In 2001, the U.S. Department of Energy awarded a contract to Bechtel to bring its expertise to this first-of-a-kind task. It wasn’t just innovative design and construction that the DOE was looking for. With its history as the nation’s leading commercial nuclear construction contractor and years of experience safely managing other government cleanups—including the DOE’s own Savannah River Site in South Carolina—Bechtel offered a sound safety and quality culture, a crucial complement to its ability to devise a safe treatment method.

Proven  and prudent design

When operational, the Hanford Waste Treatment Plant (WTP) will receive the waste from the tanks, blend it with glass-forming materials and heat the mixture to 2,100 degrees Fahrenheit, in a process called vitrification. The molten material will be poured into stainless steel canisters to cool and solidify. In this form, the waste will remain stable and impervious to the environment. The complexity of the waste presents unprecedented challenges. Bechtel has collaborated with hundreds of experts from government, academia, national laboratories, and the nuclear industry in designing the “vit plant.”  Bechtel continues testing and working with DOE, project and independent experts to make the remaining technical decisions and confirm safety and quality throughout design, construction, and operations. 

Safety and quality first

Bechtel has long cultivated a strong quality culture built on leadership, employee engagement, and organizational learning. The company strives to be sure that everyone on every project is comfortable raising safety and quality concerns at any time.
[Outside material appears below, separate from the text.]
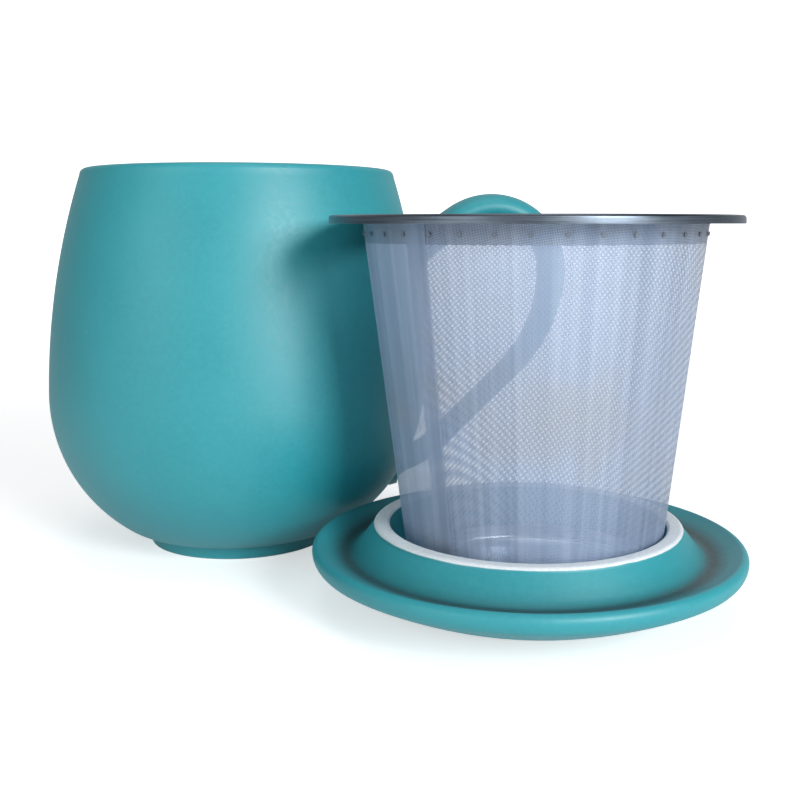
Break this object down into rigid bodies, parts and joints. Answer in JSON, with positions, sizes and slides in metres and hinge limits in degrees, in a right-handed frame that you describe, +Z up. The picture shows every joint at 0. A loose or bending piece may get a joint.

Because WTP is one of the most transparent, intensely reviewed programs of its type, Bechtel has engaged leading outside experts to review its nuclear safety and quality culture. The reviews have found that WTP employees are aware of and frequently use the company’s many avenues for raising, evaluating, and addressing safety and quality concerns. Bechtel strives to continuously improve its safety and quality culture.

The right choice for WTP

Cleaning up the Hanford site is one of the most important public works projects in the history of the U.S. and will help write the final chapter of the Cold War era. With its sound technical approach, strong quality and safety culture, clearly no company is better equipped for the challenge than Bechtel.